The latest round of sanctions looks somewhat strange. Especially after President of Russia Vladimir Putin proposed a seven-point plan that became the basis of the peace agreements signed at the meeting of the contact group in Minsk. As a result the hostilities have stopped in south-east Ukraine. The peace process and first contacts have begun. The possibility that this process might produce a political settlement has emerged. The OSCE observers registered thousands of Ukrainian refugees returning from Russia to their homes in south-east Ukraine.
The claims that Russia has invaded Ukraine or provides the militia in south-east Ukraine with weapons are groundless. To date no evidence has been presented to support it.
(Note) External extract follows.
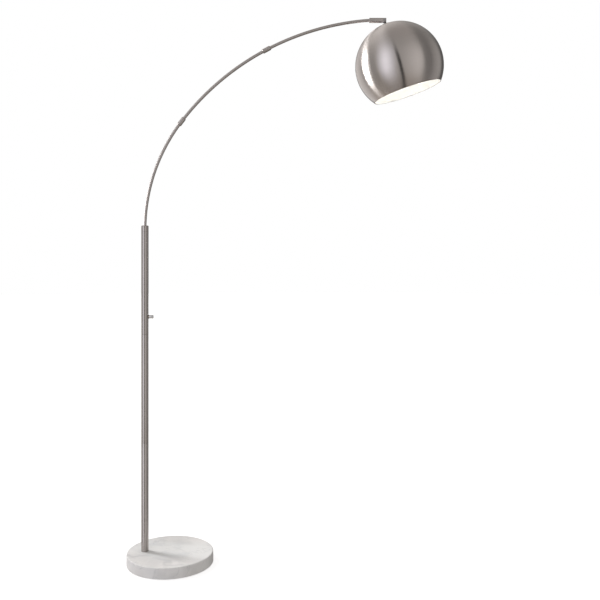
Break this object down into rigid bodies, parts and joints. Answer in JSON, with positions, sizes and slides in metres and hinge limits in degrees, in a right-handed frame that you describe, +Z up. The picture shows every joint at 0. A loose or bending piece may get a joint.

OSCE observers deployed at the checkpoints on the border between Russia and Ukraine have not confirmed any movement of military equipment or troops from Russia to Ukraine.
But it is hard to understand what these latest sanctions against Russia are actually about. Perhaps it is not to someone’s liking that the process has taken a peaceful turn. Our Western partners pushed things towards an anti-constitutional coup in Kiev, and then supported the military operations in south-east Ukraine, and now, just when the situation has taken a turn towards a peaceful settlement, they are taking steps that practically aim to disrupt this peace process. Why are they doing this?
One can’t help but think that no one actually cares about Ukraine itself. They are just using Ukraine as an instrument to shake up international relations. Ukraine is being used as an instrument and has been made hostage to the desire of some players on the international stage to revive NATO, not so much even as a military organisation, but as a key instrument in US foreign policy in order to consolidate satellites and scare them with a threat from abroad. But if this is the case, this is really sad, because it means that Ukraine has essentially become hostage to another’s interests.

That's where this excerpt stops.